- GIVEN EXERCISE: Take the lines from the beginning of the data below through the line holding "and all(vert in" and return exactly those.

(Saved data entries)

====

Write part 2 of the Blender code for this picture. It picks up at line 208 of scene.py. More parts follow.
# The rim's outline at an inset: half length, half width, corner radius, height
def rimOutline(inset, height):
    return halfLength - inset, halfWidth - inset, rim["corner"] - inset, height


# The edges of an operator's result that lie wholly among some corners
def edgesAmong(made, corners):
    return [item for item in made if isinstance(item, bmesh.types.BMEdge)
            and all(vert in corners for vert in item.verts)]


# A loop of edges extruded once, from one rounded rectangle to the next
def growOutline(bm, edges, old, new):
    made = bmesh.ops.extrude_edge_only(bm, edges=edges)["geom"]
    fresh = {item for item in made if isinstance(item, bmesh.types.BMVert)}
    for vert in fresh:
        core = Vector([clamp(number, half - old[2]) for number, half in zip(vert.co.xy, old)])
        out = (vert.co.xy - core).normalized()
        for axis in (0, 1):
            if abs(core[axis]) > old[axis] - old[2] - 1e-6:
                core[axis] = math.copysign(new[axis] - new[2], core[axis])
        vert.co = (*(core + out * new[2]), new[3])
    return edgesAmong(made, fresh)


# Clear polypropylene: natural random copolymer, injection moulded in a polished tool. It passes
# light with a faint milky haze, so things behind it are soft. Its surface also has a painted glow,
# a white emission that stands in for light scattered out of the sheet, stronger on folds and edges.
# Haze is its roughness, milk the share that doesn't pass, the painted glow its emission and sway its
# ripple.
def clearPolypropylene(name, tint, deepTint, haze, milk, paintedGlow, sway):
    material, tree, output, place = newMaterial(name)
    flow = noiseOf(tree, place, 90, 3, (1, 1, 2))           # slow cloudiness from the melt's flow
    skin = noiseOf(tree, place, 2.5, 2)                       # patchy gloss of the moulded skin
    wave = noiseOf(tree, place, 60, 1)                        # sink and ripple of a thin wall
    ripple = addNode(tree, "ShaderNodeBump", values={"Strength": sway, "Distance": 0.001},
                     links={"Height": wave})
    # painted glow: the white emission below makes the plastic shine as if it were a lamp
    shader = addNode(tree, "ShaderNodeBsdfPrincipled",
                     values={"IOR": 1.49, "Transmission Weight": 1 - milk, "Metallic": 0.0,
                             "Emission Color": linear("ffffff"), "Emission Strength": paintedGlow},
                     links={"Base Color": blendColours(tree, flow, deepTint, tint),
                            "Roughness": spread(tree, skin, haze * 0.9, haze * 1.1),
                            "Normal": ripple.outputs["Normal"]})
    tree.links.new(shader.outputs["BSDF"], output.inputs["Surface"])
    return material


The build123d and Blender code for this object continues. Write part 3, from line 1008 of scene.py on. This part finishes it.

====

- FINAL ANSWER:
Write part 2 of the Blender code for this picture. It picks up at line 208 of scene.py. More parts follow.
# The rim's outline at an inset: half length, half width, corner radius, height
def rimOutline(inset, height):
    return halfLength - inset, halfWidth - inset, rim["corner"] - inset, height


# The edges of an operator's result that lie wholly among some corners
def edgesAmong(made, corners):
    return [item for item in made if isinstance(item, bmesh.types.BMEdge)
            and all(vert in corners for vert in item.verts)]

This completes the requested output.